Lorsqu’il y a une différence entre la réalité et nos croyances, nous essayons à tout prix de maintenir ces dernières en inventant toute sortes de raisons pour minimiser la signification de la surprise; il en va de notre intégrité car nos modèles mentaux sont constitutifs de notre identité profonde.
Si la surprise montre un décalage très important entre une croyance et la réalité, elle constitue ce que le spécialiste de la théorie des organisations Karl Weick appelle un épisode cosmologique, c’est-à-dire un choc particulièrement grave qui peut remettre en question notre identité-même: le décalage est trop important pour pouvoir être nié et l’événement est tellement inattendu et puissant qu’il ne peut être interprété par nos modèles mentaux existants, entraînant leur effondrement et celui de notre identité par la même occasion.

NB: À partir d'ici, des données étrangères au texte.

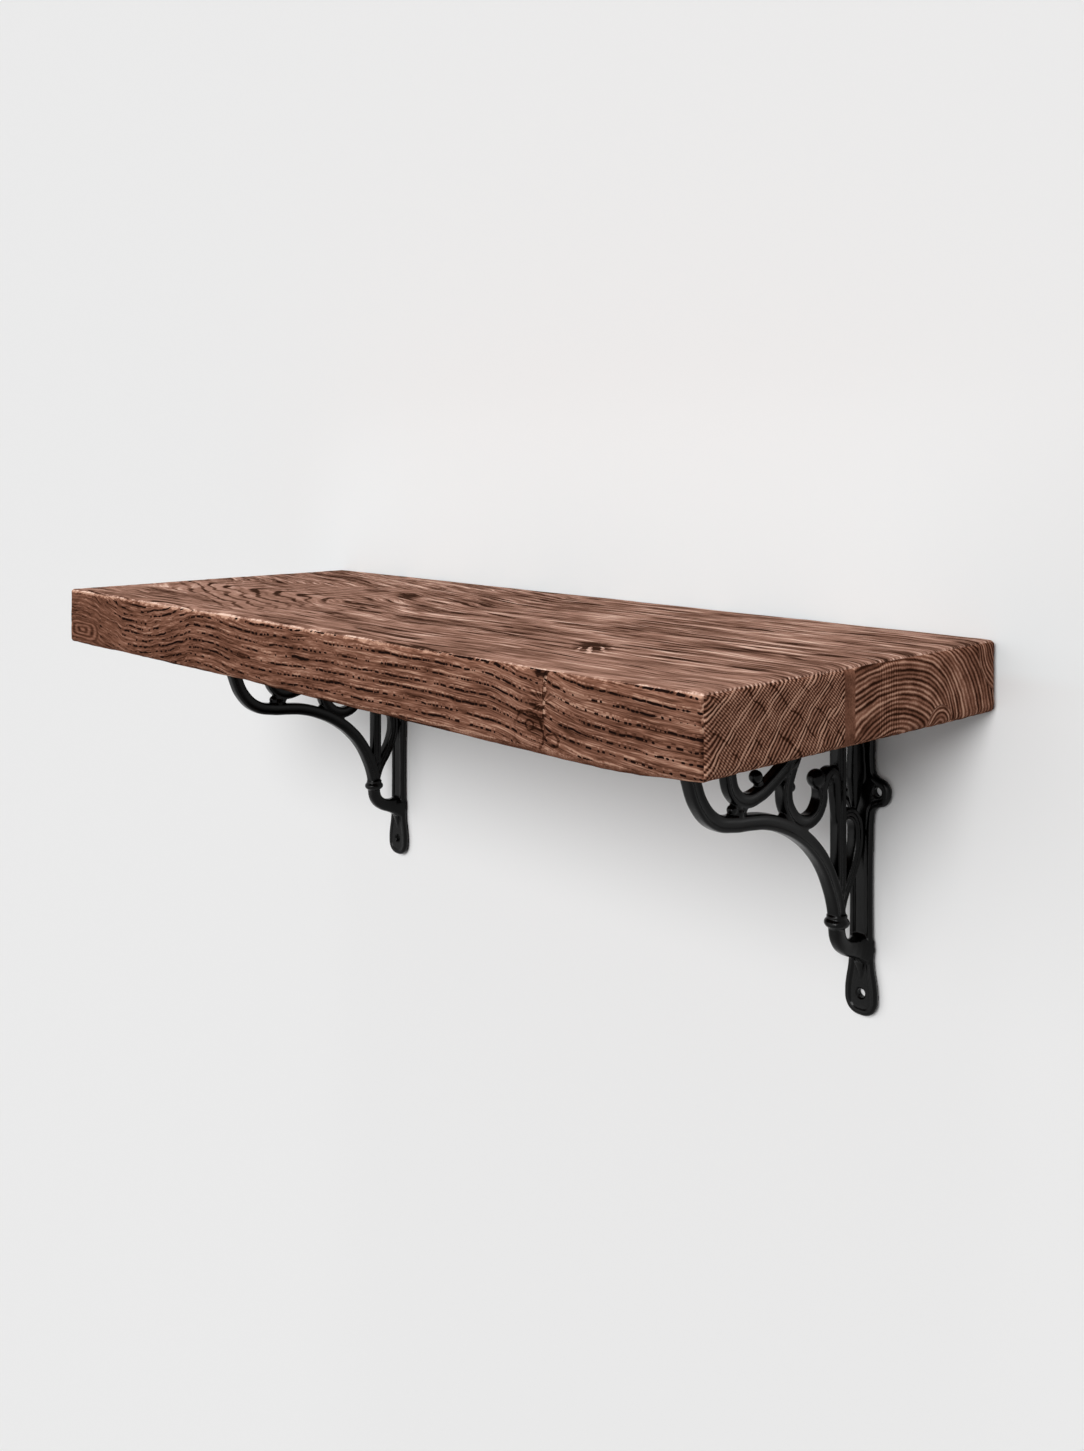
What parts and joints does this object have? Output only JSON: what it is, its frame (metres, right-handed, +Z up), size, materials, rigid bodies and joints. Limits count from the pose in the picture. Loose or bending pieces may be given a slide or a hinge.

le propre d’un modèle mental est de n’être pas vu comme un modèle, mais comme une série de vérités universelles et éternelles.
Nous vivons une époque compliquée confrontée à de nombreux défis. Les modèles mentaux sont bouleversés et nous progressons dans le monde qui émerge comme des somnambules. Nul ne sait ce qui va émerger. Il y a cinquante ans, le sociologue Saul Alinsky avait défini les règles à appliquer par celui qui voulait sincèrement changer le monde. La première, fondamentale, était celle de sa posture: accepter la réalité telle qu’elle est, et ne pas dénigrer ce que l’on veut faire changer. Le dénigrement, observait-il, était la meilleure façon que le système se bloque, laissant la place à la violence comme seul moyen de le débloquer. Pouvons-nous entendre ce message et cesser de penser que le progrès d’une cause passe forcément par le dénigrement de la cause adverse, ou pire encore, par l’invention d’une cause adverse? C’est une discipline que chacun devrait s’imposer à soi-même.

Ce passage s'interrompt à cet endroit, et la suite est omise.